Fue en el
curso escolar 1978-1979, y así, «sexto especial», fue denominado
el grupo que le adjudicaron al maestro con menos experiencia de todo
el claustro del colegio, a él precisamente. ¿Se imaginan por qué
llamarían 6º
especial a aquel grupo de escolares?
Lo de «sexto» es evidente: ese era el nivel del curso en la
entonces vigente EGB; y lo de «especial», porque... (sí, entonces
se podía y se solía hacer) ese sexto, esa clase había sido
conformada con un grupo de pobres zagales elegidos entre los más
desfavorecidos que había en el colegio, repetidores casi todos, y
algunos requeterrepetidores
y por tanto ya bien pasados de edad para ese nivel; y... sí, se los
adjudicaron al maestro más novato del centro, y, además, el aula de
esta clase fue ubicada fuera y lejos del edificio principal del
colegio, en una casa vieja de un barrio periférico de la localidad.
Ya el
primer día de clase, primer problema serio; de entrada, en la calle,
la madre de una alumna le dice al maestro que no piensa dejar que su
hija
(desde
luego bastante «desarrollada», aunque solo físicamente, como
pronto pudo comprobar el docente) entre a clase con los mindangos que
hay a la vista, que su hija ya es una mujer y que no…, que no se
fía. Al maestro le costó convencerla y ahora no recuerda los
detalles de cómo lo hizo, los argumentos que utilizó.

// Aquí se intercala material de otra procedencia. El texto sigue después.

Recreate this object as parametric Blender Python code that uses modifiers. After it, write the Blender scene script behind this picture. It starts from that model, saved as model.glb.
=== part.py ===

Lo que se encontró el joven
magister
en aquel sexto
especial fue un alumnado también
«especial», muy especial; sobre todo, un alumnado particularmente
duro, de lo más duro
por él conocido hasta entonces y —ahora lo sabe— desde entonces;
un alumnado encallecido
por circunstancias familiares, escolares, culturales…: sociales en
definitiva. Y, además de muy duro, y quizás por ello, era un
alumnado resistente (acostumbrado a castigos y palos: al mal trato),
tenazmente resistente a la pedagogía tradicional, la de la letra con
sangre entra.
Lo típico. Ya se sabe: alumnos
con un vocabulario escaso donde muchas palabras son sustituidas por
muletillas y tacos de todo tipo, donde expresiones como «mecagüen…»,
«si te meto una…», «que te den…»… estaban, a
comienzos de curso, dentro de clase, a la orden del día, como
también lo
estaban todo tipo de ofensas, riñas y peleas. Por ello se le ocurrió
al maestro, y lo ofreció a sus alumnos, poner un bote sobre su mesa,
una hucha de hojalata a la que irían echando —él
incluido—
un duro por cada
taco, por cada cagada, por cada ofensa, actitud violenta, falta clara
de respeto... Lo acumulado en el bote —les garantizó a los
chiquillos— sería utilizado en una merienda con la que toda la
clase se convidaría en los días previos a las fiestas de Navidad,
tres meses después.
Al principio no se lo tomaron
muy en serio; bromeaban sobre ello e incluso se provocaban unos a
otros para sonsacar al compañero el taco y, con él, la moneda
correspondiente:
—Ayer por la tarde vi a tu
paere
—decía un alumno a otro, tratando de pillarlo desprevenido—: iba
borracho en la bicicleta.
—¡Un capullo! —se
apresuraba a contestar enfadado el segundo chaval— ¡eso es
mentira!
—¡Maestro! —dirigiéndose
al docente, le faltaba tiempo al primero para denunciar a su
compañero—, ¡este ha dicho «un capullo»!, ¡que eche un duro al
bote!
También, aunque solo al
principio, se dio el caso de algún gallito que preparaba la moneda
por adelantado, llamaba después la atención del maestro, lo miraba
desafiante, soltaba el taco y, sonriendo, dejaba caer las cinco
pesetas en la hucha.
Con el tiempo, la cosa se fue
«normalizando», dentro del poco margen que había para ello. Lo
cierto es que llegadas esas previstas fechas navideñas, en el bote
había tres mil y pico pesetas que, desde luego, como había sido
acordado, fueron empleadas en refrescos, en pan y en companaje para
hacer bocadillos, resultando de todo ello una buena e inolvidable
fiesta.
Continuará.
Es habitual que lo inusual acabe atrayendo. Pero, claro, no siempre se va a estar siendo atraído por la inusualidad de tener que dar dinero a cambio y más en aquellos años. Lo cierto es que, cuanto menos, ese maestro utilizó un recurso que podría suponer un cambio aunque fuese por el dinero que no poseerían para golosinas o cualquier pequeña diversión. Y esta es la importancia de innovar en la metodología para atraer una atención perdida y para corregir sin ener que “hacer sangre”. Buena iniciativa. Veamos en qué acaba este famoso “sexto especial”. Un abrazo, Pepe.